BEING A HIGH-VALUE TARGET
But perhaps the biggest safety issue for the MRTT is the fact that it’s a high-value target carrying thousands of pounds of fuel high in the sky.
The commanding officer MAJ Ong said the MRTT will usually be deployed in a designated refuelling “safe area” which enemies cannot reach, with factors considered including how far their missiles can go.
Still, he highlighted that the MRTT can follow fighter jets into dangerous territory during “special circumstances” like wartime requirements.
“When you do that, there will be high-value protection procedures in place and there’ll be protection to make sure we are safe,” he added. “If there’s any detection of a threat, then we will have to carry out our retrograde operations where we will have to move to a safe zone.”
These “retrograde operations” include the evasive manoeuvres reporters were treated to during the demonstration flight.
F-15SG pilot Captain (CPT) Leonard Lim, 28, said the MRTT at Exercise Forging Sabre only operates in “neutral land” where battles don’t take place, adding that fighter jets would fly there to refuel before returning to the conflict zone.

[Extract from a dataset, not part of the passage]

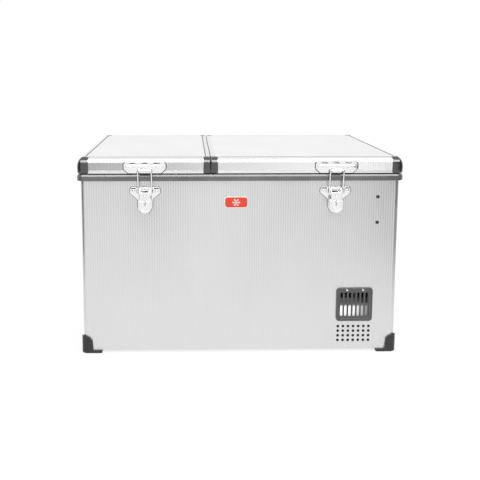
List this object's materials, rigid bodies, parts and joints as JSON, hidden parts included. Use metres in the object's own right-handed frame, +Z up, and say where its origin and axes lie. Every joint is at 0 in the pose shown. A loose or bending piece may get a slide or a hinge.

“Basically, we don’t want any threat to the MRTT,” he said. “But then again, we don’t want it too far behind that it’s not effective for fighters to employ and get the gas as quickly we can.”
While the air refuelling operator 1SG Augustine recognised that the MRTT’s role might not be as prominent as that of the fighter jets, he remains proud of his job nonetheless.
“We are not really involved in the whole fighting aspect, like fighters are,” he said. “But we are a high-value asset, and there’s pride in being involved in that. We know our role and we know how important we are in the big picture of things.”